I have a question regarding flour gold.I have a couple of placer claims in B.C Canada and the gold I collect is 20 mesh minus.No nuggets because i'm so far down river from the source.Anyway the gold contains a high percentage of silver but i've tried aqua regia on it and I get silver chloride.My question is do I melt the gold and whatever impurities are with it along with added silver to inquart it.Or would a leach process be easier? Btw I refuse to use mercury or cyanide so something else to leach with thanks.


----------



## Harold_V (Feb 24, 2010)

Unless the silver is exceedingly high, you should be able to process the finely divided gold directly in AR. That would be especially true if the material is thin and flat. I wouldn't inquart unless there was no other way. I would have a totally different outlook were you talking about nuggets. 

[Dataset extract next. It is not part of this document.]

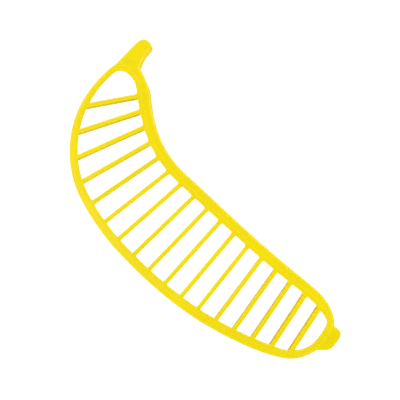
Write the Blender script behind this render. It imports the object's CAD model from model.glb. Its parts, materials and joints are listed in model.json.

While you do create silver chloride, if the particles are small enough, by the time the silver chloride has built a crust that is robust enough to prevent penetration by AR, it should be totally dissolved, leaving behind only insolubles, and silver chloride. I do suggest you do this work with heat, not ambient temperature. Take your solution to a very light boil, and keep it covered with a watch glass. I think you'll find it works just fine. 

If, on the outside chance you do not achieve the success you desire, post again. You should be able to use the created silver chloride along with the remaining bits to inquart. You'll need soda ash and borax, and a cone mold would be very helpful. 

Harold


----------



## shadybear (Feb 24, 2010)

Wouldn't it be a good idea to use a nitric acid soak 1st to remove as much silver as possible. What about a cook off with heat before nitric soak to remove organics.

At 20 mesh and below it may not have nugget value but would work better with a haroldwash
before AR


----------



## goaldspektre (Feb 24, 2010)

Thanks guys . I used nitric first to no avail but after heating the AR dissolved everything instantly.


----------



## dick b (Feb 24, 2010)

What was the concentration of the nitric acid you used? Shouldn't it be 35% as per lazersteve's video?
dickb


----------